Итак, согласимся с Андреевым, что Василий Фивейский не просто глуп, а только недостаточно мудр, кое-чего не знает, что знает за него автор, и вместе с тем беспредельно несчастен, обижен судьбой, людьми и Богом. Пройдя через горнило страданий, он вынес из него ту огненную веру, которая двигает или должна бы, по вере верующих, двигать горами, воскрешать мертвых. И вот в церкви во время отпевания покойника он подходит к гробу, «подымает повелительно правую руку и говорит разлагающемуся трупу:
— Тебе говорю, встань!»
«Но неподвижен мертвец». Тогда о. Василий «понимает все», проклинает Бога, и так как не имеет силы сделаться мудрым без Бога, то сходит с ума.
Это значит: нет веры без чуда; но не может быть чуда и, следовательно, не может быть веры.
Нельзя ли, однако, сказать и обратно: не может быть чуда без веры, а так как нет веры, то нет и чуда?
Весь вопрос в том, верит ли о. Василий. Он думает, что верит, упорно твердит: «Верую, верую, Господи!» — но думать, что веришь, и верить — не одно и то же. Мы о вере о. Василия слышим, но веры его не видим. Мы только можем догадываться, что согласно с тем, что он считает своей верой, Бог посылает верующим все житейские блага и охраняет их от всех житейских бед; пока Бог это делает, есть вера, а перестал — и вере конец.
У моего друга была бабушка, богомольная старушка; когда она заболела раком, то сперва молилась об исцелении, а потом, видя, что молитва не помогает, рассердилась и велела вынести иконы. Может быть, и я так же сделаю, потому что слаб человек и предела слабости своей не знает. Но я все-таки не могу не сознавать, что такая вера не выше безверья или суеверья шамана, который за исполненную молитву мажет своего боженьку сметаной по губам, а за неисполненную бьет по щекам.
Умен или неумен сам о. Василий, от Бога-то он, во всяком случае, требует неумного чуда. В самом деле, что произошло бы, если бы мертвец встал из гроба? Увидев чудо, неверующие поверили бы? Воскресивший Лазаря думал иначе: если Моисея и пророков не слушают, то если бы кто и из мертвых воскрес, не поверят.

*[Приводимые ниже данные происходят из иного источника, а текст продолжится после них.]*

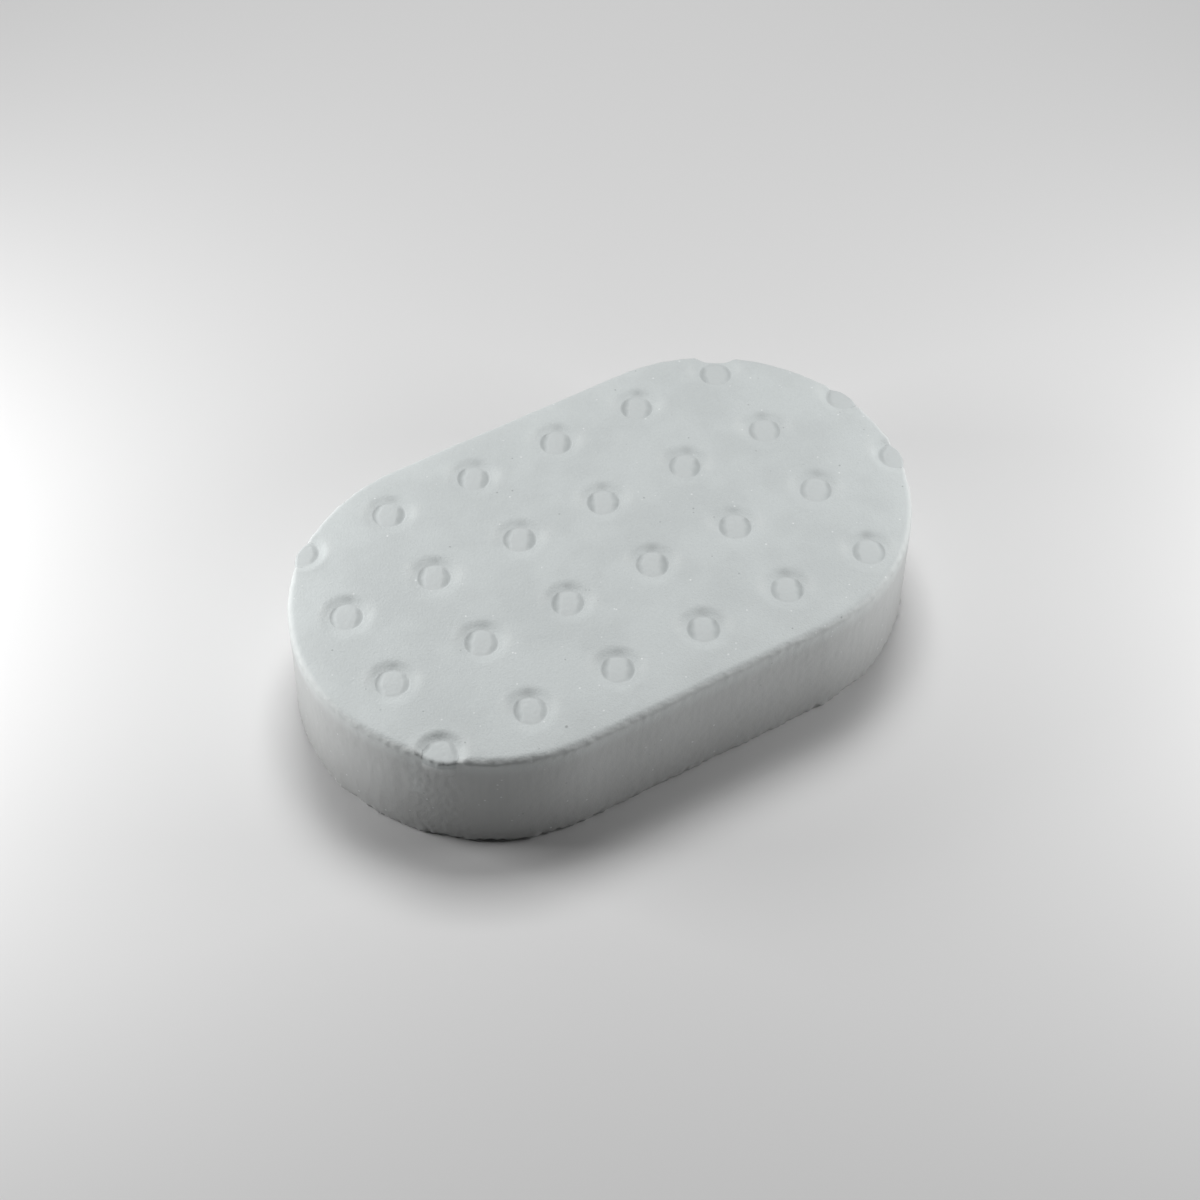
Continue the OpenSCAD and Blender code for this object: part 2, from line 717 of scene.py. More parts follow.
def triangulate(
    points: np.ndarray, loops: Sequence[np.ndarray], keep: Inside
) -> tuple[np.ndarray, list[Sequence[int]]]:
    """Fills flat points with triangles that keep to the loops.

    Args:
        points: one row of x, y for each point.
        loops: closed rings of point numbers whose edges have to stay.
        keep: whether to fill all of it or only the inside of the loops.

    Returns:
        The flat points as they came back, and the triangles' corners, anticlockwise.
    """
    edges = [(int(a), int(b)) for loop in loops for a, b in zip(loop, np.roll(loop, -1))]
    found = delaunay_2d_cdt([Vector(p) for p in points], edges, [], keep.value, 1e-6, True)
    flat = np.array([tuple(p) for p in found[0]])
    return flat, [tuple(f) for f in found[2]]


@dataclass
class FoamBlock:
    """The die-cut foam block, pockets and all."""

    shape: PadShape
    perimeter_step: float = 0.42
    fine_step: float = 0.17
    fine_reach: Pair = (6.0, 3.5)
    probe_step: float = 0.05
    wall_rows: int = 42
    rim_rings: int = 9
    base_rings: int = 5
    pocket_rings: int = 11
    pocket_ring_skew: float = 1.3
    pocket_points: int = 56
    edge_clearance: float = 0.04
    land_step: float = 0.55
    land_margin: float = 0.4
    land_shake: float = 0.12
    land_seed: int = 4
    underside_step: float = 1.6
    underside_margin: float = 0.6
    sharp_degrees: float = 50.0
    cut_inset: Pair = (0.9, 0.1)
    cut_drop: float = 1.0
    # Painted light on the face near the rim, and on the upper part of the cut wall.
    painted_rim_light: float = 0.5
    painted_rim_light_reach: float = 4.0
    painted_rim_light_drop: Pair = (6.0, 1.0)
    painted_wall_light: float = 1.5
    painted_wall_light_drop: Pair = (4.5, 1.6)
    painted_wall_light_inset: Pair = (0.9, 0.2)
    name: str = "foam_pad"
    parts: MeshParts = field(default_factory=MeshParts)

    def build(self) -> bpy.types.Object:
        """Builds the closed block.

        Returns:
            The object.
        """
        along = self._perimeter()
        flat, triangles, edge = self._top_plan(along)
        top = self.parts.add(self._top_points(flat))
        self.parts.patch(top, triangles, up=True)
        last = self._wall(along, top[edge])
        self._underside(last)
        points = self.shape.relief(np.concatenate(self.parts.points))
        self.parts.points = [points]
        return self.parts.piece(self.name, self._values(points), self.sharp_degrees)

    def _perimeter(self) -> np.ndarray:
        """Places along the outline, closer together where the die cut a pocket.

        Returns:
            Their distances along the outline, in order.
        """
        outline = self.shape.outline
        probe = np.arange(0.0, outline.length, self.probe_step)
        spots = outline.at(probe)
        density = np.full(len(probe), 1.0 / self.perimeter_step)
        for pocket in self.shape.pockets:
            near = smooth_step(pocket.radius_at(*spots.T), *self.fine_reach)
            density = np.maximum(density, near / self.fine_step) if not pocket.whole else density
        grown = np.concatenate([[0.0], np.cumsum(density) * self.probe_step])
        count = int(round(grown[-1]))
        return np.interp(np.arange(count) * grown[-1] / count, grown, np.append(probe, outline.length))

    def _top_plan(self, along: np.ndarray) -> tuple[np.ndarray, list[Sequence[int]], np.ndarray]:
        """Lays out the working face seen from above.

        Args:
            along: places along the outline.

        Returns:
            The flat points, the triangles, and the numbers of the points on the outline.
        """
        shape, outline = self.shape, self.shape.outline
        turns = np.linspace(0.5 * math.pi, 0.0, self.rim_rings)
        rings = [outline.at(along, shape.rim_radius * (1.0 - math.sin(turn))) for turn in turns]
        loops = [np.arange(len(along)) + i * len(along) for i in range(self.rim_rings)]
        inner = [p for pocket in shape.pockets for p in self._pocket_plan(pocket)]
        flat = np.concatenate([*rings, *inner, self._land()])
        flat, triangles = triangulate(flat, loops, Inside.HULL)
        return flat, triangles, np.arange(len(along))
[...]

Одно из двух: или Христос не воскрес; тогда во что же верит о. Василий, и не для того ли воскрешает он мертвого, чтобы поверить в Бога помимо Христа? Или Христос воскрес, и во Христе — мертвые; тогда иное воскресение, не властью Христовой, а властью о. Василия, есть чудо не только помимо, но и против Христа — чудо антихристово.